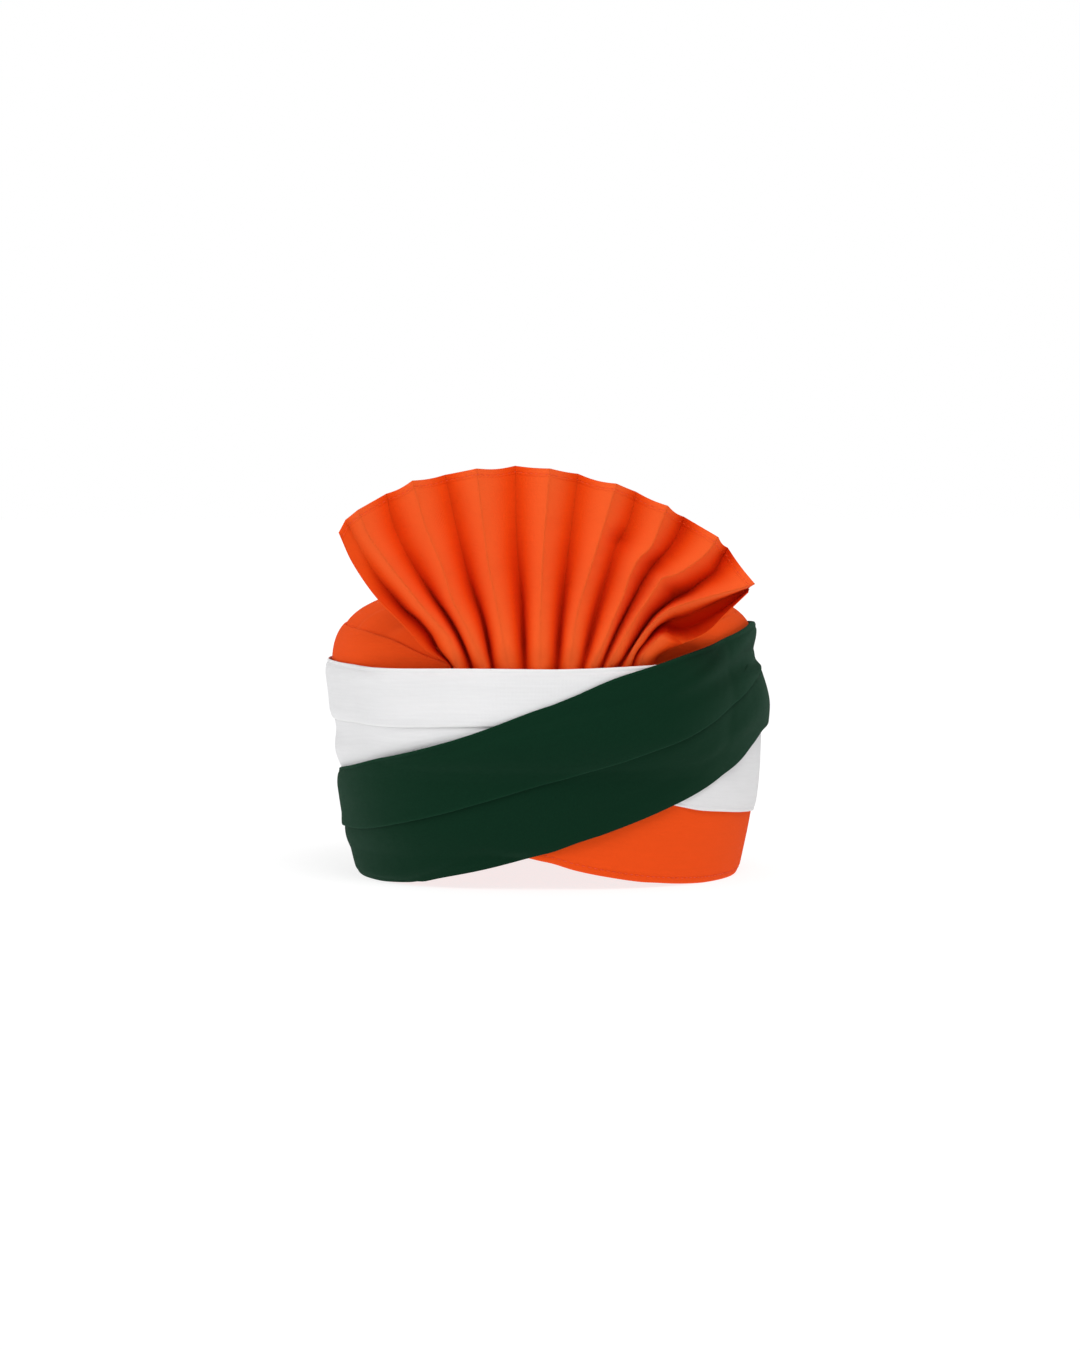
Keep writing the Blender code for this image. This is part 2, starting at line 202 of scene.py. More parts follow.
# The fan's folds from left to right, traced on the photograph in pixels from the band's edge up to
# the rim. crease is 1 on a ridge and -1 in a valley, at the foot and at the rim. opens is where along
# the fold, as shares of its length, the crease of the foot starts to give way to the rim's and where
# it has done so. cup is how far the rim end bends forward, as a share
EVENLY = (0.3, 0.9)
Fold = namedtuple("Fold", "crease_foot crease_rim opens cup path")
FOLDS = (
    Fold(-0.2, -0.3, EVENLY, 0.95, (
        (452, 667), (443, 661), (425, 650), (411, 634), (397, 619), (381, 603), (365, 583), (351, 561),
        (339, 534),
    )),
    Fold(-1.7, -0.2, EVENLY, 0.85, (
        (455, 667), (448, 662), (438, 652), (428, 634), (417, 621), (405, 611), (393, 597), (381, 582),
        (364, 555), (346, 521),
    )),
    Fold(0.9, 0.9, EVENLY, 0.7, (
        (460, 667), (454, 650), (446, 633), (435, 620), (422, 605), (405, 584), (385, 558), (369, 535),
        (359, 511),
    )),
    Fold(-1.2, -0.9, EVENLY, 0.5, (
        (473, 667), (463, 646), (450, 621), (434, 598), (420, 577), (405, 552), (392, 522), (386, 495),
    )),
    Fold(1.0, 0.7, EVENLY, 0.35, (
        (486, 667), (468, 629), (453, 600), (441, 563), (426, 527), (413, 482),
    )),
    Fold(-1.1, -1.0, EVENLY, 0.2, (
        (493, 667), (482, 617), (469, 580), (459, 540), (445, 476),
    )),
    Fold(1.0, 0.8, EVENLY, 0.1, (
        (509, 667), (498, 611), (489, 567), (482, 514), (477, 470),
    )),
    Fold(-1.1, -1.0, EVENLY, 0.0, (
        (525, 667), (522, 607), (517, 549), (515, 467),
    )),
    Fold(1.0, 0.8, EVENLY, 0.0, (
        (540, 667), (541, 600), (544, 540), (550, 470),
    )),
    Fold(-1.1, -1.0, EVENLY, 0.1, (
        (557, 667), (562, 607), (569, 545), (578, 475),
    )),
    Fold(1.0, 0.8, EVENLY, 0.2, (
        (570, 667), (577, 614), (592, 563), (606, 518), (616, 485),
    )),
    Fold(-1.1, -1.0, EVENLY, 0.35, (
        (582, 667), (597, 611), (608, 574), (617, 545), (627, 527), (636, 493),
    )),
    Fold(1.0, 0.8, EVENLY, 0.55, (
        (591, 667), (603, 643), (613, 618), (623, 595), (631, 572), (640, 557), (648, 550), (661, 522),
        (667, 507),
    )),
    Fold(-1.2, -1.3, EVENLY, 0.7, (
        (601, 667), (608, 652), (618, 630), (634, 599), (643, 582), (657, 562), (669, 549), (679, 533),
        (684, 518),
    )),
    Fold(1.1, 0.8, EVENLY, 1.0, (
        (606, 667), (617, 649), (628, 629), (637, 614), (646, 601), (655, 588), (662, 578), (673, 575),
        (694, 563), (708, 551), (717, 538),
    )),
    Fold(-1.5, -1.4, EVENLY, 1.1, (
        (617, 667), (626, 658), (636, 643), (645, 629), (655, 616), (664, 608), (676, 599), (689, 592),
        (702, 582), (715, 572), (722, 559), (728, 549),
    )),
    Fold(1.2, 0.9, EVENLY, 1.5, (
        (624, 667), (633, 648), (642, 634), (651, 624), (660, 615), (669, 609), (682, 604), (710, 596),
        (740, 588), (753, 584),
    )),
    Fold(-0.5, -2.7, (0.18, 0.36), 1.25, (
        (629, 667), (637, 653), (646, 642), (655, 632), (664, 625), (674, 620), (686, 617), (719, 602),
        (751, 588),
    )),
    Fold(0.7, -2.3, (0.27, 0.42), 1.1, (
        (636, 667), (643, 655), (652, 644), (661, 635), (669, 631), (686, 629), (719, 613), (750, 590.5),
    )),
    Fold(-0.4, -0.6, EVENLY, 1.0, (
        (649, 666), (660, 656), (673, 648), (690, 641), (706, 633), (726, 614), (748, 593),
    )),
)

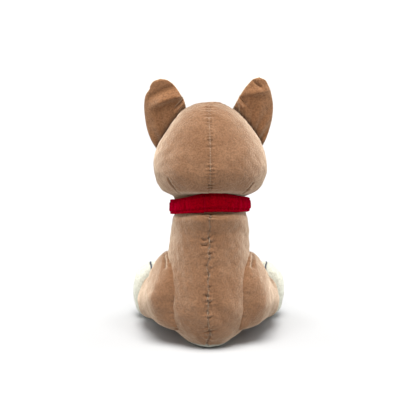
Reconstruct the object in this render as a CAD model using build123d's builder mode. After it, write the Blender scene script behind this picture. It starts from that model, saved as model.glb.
***
== TASK REQUIREMENTS ==
Extract every line from the records above that contains the word "Blender".

== PROBLEM SOLUTION ==
Keep writing the Blender code for this image. This is part 2, starting at line 202 of scene.py. More parts follow.
Reconstruct the object in this render as a CAD model using build123d's builder mode. After it, write the Blender scene script behind this picture. It starts from that model, saved as model.glb.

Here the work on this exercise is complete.